10 years ago, that smile was gone. By then, I was between my 2nd and 3rd years of professional school, fat (no less than 50# heavier than I had been 5 years prior) and tired. I had begun to doubt my intellect and talent. I didn't recognize the reflection in the mirror. Sleep was a long-lost friend, and my husband was someone who slept in the bed while I was gone though we'd only been married for less than 2 years. My mom was recovering from 2 major surgeries neither of which she was anticipated to survive, and I was struggling just to find the fortitude to put one foot in front of the other. Honestly, the idea of looking forward to anything was not something I could fathom. I simply could not see past the misery I was in at the time. I was still naive in many ways, often believing the beggars I saw routinely downtown, often wishing I had some change to hand them, never resenting their presence or their obvious drug use or the crime rate they increase. Though I was miserable, I was still fundamentally the same as I had been, good and kind and generous.

The hubbie still makes comments occasionally that the smile continues to be too scarce, that frown lines darken my brow too often. I'll look up from a task to see him studying me, and he'll say how sad it makes him that now, as I go about my day, I frown. The frown seems to be the default. He keeps asking me how he can bring back the perpetual smile. These days I think a lot about how to do just that and why the frowns prevail. My career is on track. I am still crazy in love, and I think he still loves me. I have the dog. I have the little place of my own. Really, the reality is little different from the vision. The fundamental difference is on the inside. It is in who I am, a cynic. I am coarser, much the worse for wear. Somehow I feel less like a positive contribution to society, to my world. The reflection, though, is good. Now I can see that changes are not unidirectional. Just as I became this person I am now, I can become a better person five years from now. I will smile and find reasons to feel it. And come August a few years from now, I will look back on today, smiling, and reflect on the way things have changed.

I looked around about a week ago and realized I was overdue for a new set of workouts from David. So while I wait for him to send me the new program, I decided to do a version of the suicide frog workout.

I used the 12kg, 16kg, and the 20kg.
I did 10 highpulls r/10 L with the 20, then did a walking swing for about 10 large paces.
Ran back to the first spot, did 10 16kg snatches R/10 L then did a walking swing for 20 paces.
Ran back to the first spot, did 10 12kg snatches R/10 L then did a walking swing for 30 paces.
Ran back to the 20kg 10 high pulls per side, walking swing for 20 paces
Ran back to the 16, did 10 snatches per side, walking swing for 10 paces.
Now the bells were happily back to together just on the other end of the yard.

So I brought them back in similar fashion to their starting point.
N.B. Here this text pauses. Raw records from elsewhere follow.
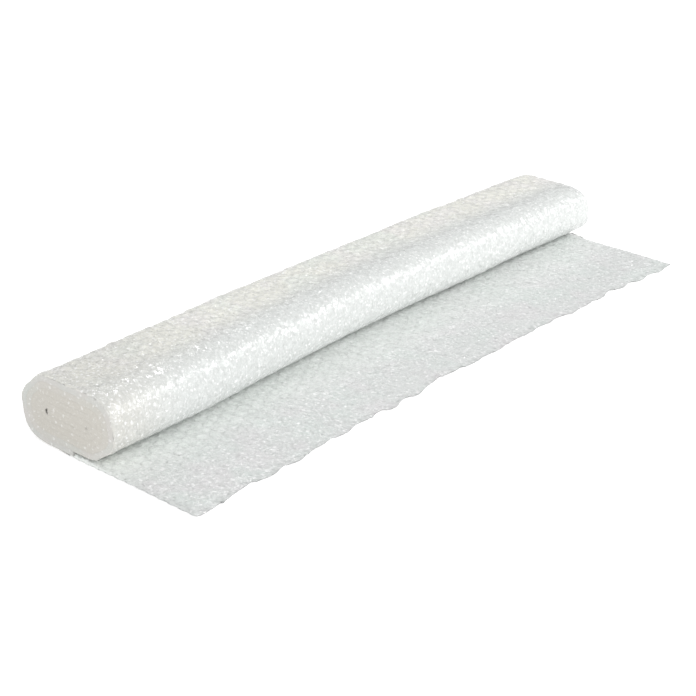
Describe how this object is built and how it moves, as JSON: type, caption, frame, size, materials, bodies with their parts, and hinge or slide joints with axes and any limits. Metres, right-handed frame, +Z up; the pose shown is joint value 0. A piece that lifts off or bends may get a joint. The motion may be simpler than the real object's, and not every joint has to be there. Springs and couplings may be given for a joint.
{
  "type": "bubble wrap roll",
  "caption": "Soft coreless roll of small-bubble cushioning film lying on its side, with its loose end drawn out flat in front.",
  "frame": {"origin": "on the floor, under the centre of the part's bounding box", "axes": "+X along the roll's axis from its fuller end to its lower end, +Y from the drawn-out end's cut edge towards the roll, +Z up"},
  "size_m": [0.61, 0.185, 0.0564],
  "materials": {
    "film": "clear polyethylene bubble film, glossy, pale grey-white where its layers lie on each other"
  },
  "bodies": {
    "root": {"bubble_film": "film"}
  },
  "joints": []
}
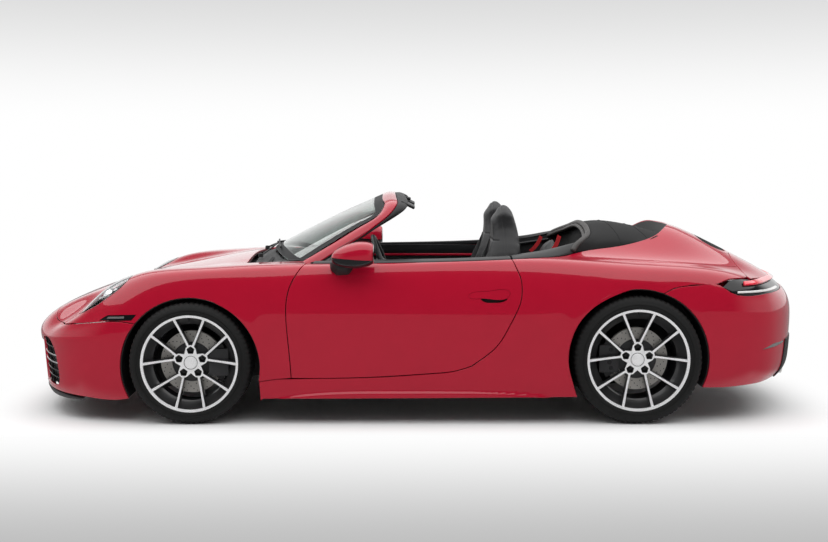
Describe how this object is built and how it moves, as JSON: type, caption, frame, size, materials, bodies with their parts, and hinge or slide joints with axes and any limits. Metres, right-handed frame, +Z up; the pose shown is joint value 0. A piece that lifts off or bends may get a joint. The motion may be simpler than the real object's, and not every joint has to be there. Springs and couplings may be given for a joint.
{
  "type": "two-seat-plus-two convertible car",
  "caption": "Low rear-engined convertible car, top folded, with opening doors, hood, engine lid and spoiler, steered front wheels and rolling wheels.",
  "frame": {"origin": "on the ground, half way between the bumpers, on the centre plane", "axes": "+Z up; the nose points along -X; the car's left side is -Y"},
  "size_m": [4.542, 2.0242, 1.2579],
  "materials": {
    "red_paint": "gloss clearcoat",
    "tyre_rubber": "matte",
    "wheel_alloy": "machined, clear lacquer",
    "disc_iron": "ground",
    "cast_parts": "painted black",
    "inner_body": "matte black",
    "black_plastic": "fine grain",
    "black_gloss": "gloss",
    "screen_glass": "clear, faint green tint",
    "lamp_clear": "clear",
    "lamp_red": "gloss",
    "top_fabric": "woven",
    "exhaust_steel": "polished",
    "cabin_leather": "fine grain"
  },
  "bodies": {
    "body": {"body_tub": "inner_body", "centre_console": "cabin_leather", "cowl_panel": "red_paint", "dashboard": "cabin_leather", "deck_frame": "inner_body", "driver_seat": "cabin_leather", "engine_block": "cast_parts", "exhaust_tips": "exhaust_steel", "folded_soft_top": "top_fabric", "front_bumper": "red_paint", "front_fenders": "red_paint", "front_grilles": "black_plastic", "front_splitter": "black_plastic", "front_suspension": "cast_parts", "front_trunk_tub": "inner_body", "headlights": "lamp_clear", "interior_mirror": "black_plastic", "passenger_seat": "cabin_leather", "rear_bumper": "red_paint", "rear_lights": "lamp_red", "rear_quarters": "red_paint", "rear_seats": "cabin_leather", "rear_suspension": "cast_parts", "side_skirts": "red_paint", "soft_top_lid": "red_paint", "steering_column": "black_plastic", "wheel_housings": "inner_body", "windscreen": "screen_glass", "windscreen_frame": "black_gloss"},
    "hood": {"hood": "red_paint"},
    "door_left": {"door_left": "red_paint", "door_mirror_left": "red_paint"},
    "door_right": {"door_right": "red_paint", "door_mirror_right": "red_paint"},
    "rear_lid": {"rear_lid": "red_paint"},
    "rear_spoiler": {"rear_spoiler": "red_paint"},
    "steering_wheel": {"steering_wheel": "cabin_leather"},
    "knuckle_left": {"knuckle_front_left": "cast_parts"},
    "knuckle_right": {"knuckle_front_right": "cast_parts"},
    "wheel_front_left": {"tyre_front_left": "tyre_rubber", "rim_front_left": "wheel_alloy", "brake_disc_front_left": "disc_iron"},
    "wheel_front_right": {"tyre_front_right": "tyre_rubber", "rim_front_right": "wheel_alloy", "brake_disc_front_right": "disc_iron"},
    "wheel_rear_left": {"tyre_rear_left": "tyre_rubber", "rim_rear_left": "wheel_alloy", "brake_disc_rear_left": "disc_iron"},
    "wheel_rear_right": {"tyre_rear_right": "tyre_rubber", "rim_rear_right": "wheel_alloy", "brake_disc_rear_right": "disc_iron"}
  },
  "joints": [
    {"name": "steer_left", "type": "hinge", "parent": "body", "child": "knuckle_left", "pos_m": [-1.241, -0.74, 0.336], "axis": [0, 0, 1], "range_deg": [-33, 33]},
    {"name": "roll_front_left", "type": "hinge", "parent": "knuckle_left", "child": "wheel_front_left", "pos_m": [-1.241, -0.797, 0.336], "axis": [0, 1, 0], "continuous": true},
    {"name": "roll_rear_left", "type": "hinge", "parent": "body", "child": "wheel_rear_left", "pos_m": [1.209, -0.763, 0.354], "axis": [0, 1, 0], "continuous": true},
    {"name": "door_left_swing", "type": "hinge", "parent": "body", "child": "door_left", "pos_m": [-0.6218, -0.85673, 0.40256], "axis": [0, 0, -1], "range_deg": [0, 68]},
    {"name": "steer_right", "type": "hinge", "parent": "body", "child": "knuckle_right", "pos_m": [-1.241, 0.74, 0.336], "axis": [0, 0, 1], "range_deg": [-33, 33]},
    {"name": "roll_front_right", "type": "hinge", "parent": "knuckle_right", "child": "wheel_front_right", "pos_m": [-1.241, 0.797, 0.336], "axis": [0, 1, 0], "continuous": true},
    {"name": "roll_rear_right", "type": "hinge", "parent": "body", "child": "wheel_rear_right", "pos_m": [1.209, 0.763, 0.354], "axis": [0, 1, 0], "continuous": true},
    {"name": "door_right_swing", "type": "hinge", "parent": "body", "child": "door_right", "pos_m": [-0.6218, 0.85673, 0.40256], "axis": [0, 0, 1], "range_deg": [0, 68]},
    {"name": "steering_wheel_turn", "type": "hinge", "parent": "body", "child": "steering_wheel", "pos_m": [-0.1875, -0.37, 0.83028], "axis": [0.927, 0, 0.375], "range_deg": [-500, 500]},
    {"name": "hood_lift", "type": "hinge", "parent": "body", "child": "hood", "pos_m": [-0.97325, 0, 0.85912], "axis": [0, 1, 0], "range_deg": [0, 58]},
    {"name": "rear_lid_lift", "type": "hinge", "parent": "body", "child": "rear_lid", "pos_m": [1.57346, 0, 0.96064], "axis": [0, -1, 0], "range_deg": [0, 60]},
    {"name": "spoiler_rise", "type": "slide", "parent": "body", "child": "rear_spoiler", "axis": [0.4472, 0, 0.8944], "range_m": [0, 0.06]}
  ],
  "couplings": [
    {"joint": "steer_right", "follows": "steer_left", "ratio": 1},
    {"joint": "steering_wheel_turn", "follows": "steer_left", "ratio": 15}
  ]
}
This time, though, I broke the high pulls and snatches into 5/side x 2.

Then... I did a similar thing doing cleans with each weight 5/side followed by a racked walk, taking them to the other side of the yard and then back.

Whole thing took me about 38 minutes, rests and all.

I'm seriously jonesin' to make that 20kg more regular in my snatch scheme. One thing I didn't anticipate was the way working with the heavier weight of the 20kg wore the hell out of my hands. Should have known that would be the case, just didn't think about it.


  1. i have the same problem with heavier weight wrecking my hands on snatches. you are not alone in that.

    i am awake. i cannot sleep. i cant look 5 yrs into the future, tomorrow- monday- is too much.

    hang in there. we'll get it done somehow.

  2. Great insight, Jen B. Life is a journey, full of ups & downs. Maybe I am eternal optimist, but I think that you have so much to be proud of and thankful for. you have a phenomenal career, friends & family who love you, etc. Not to mention that you hit a major milestone that you've been working toward for a long time re: your health/fitness goals. Congratulations on all of your success and THANK YOU for touching the lives of so many friends here in cyberspace. Looking forward to what the next 35 years have to come! :-)
    Your friend,
    nk - fitgirl-atx
    p.s. how's training for the RKC coming along (totally random thought, I know - LOL)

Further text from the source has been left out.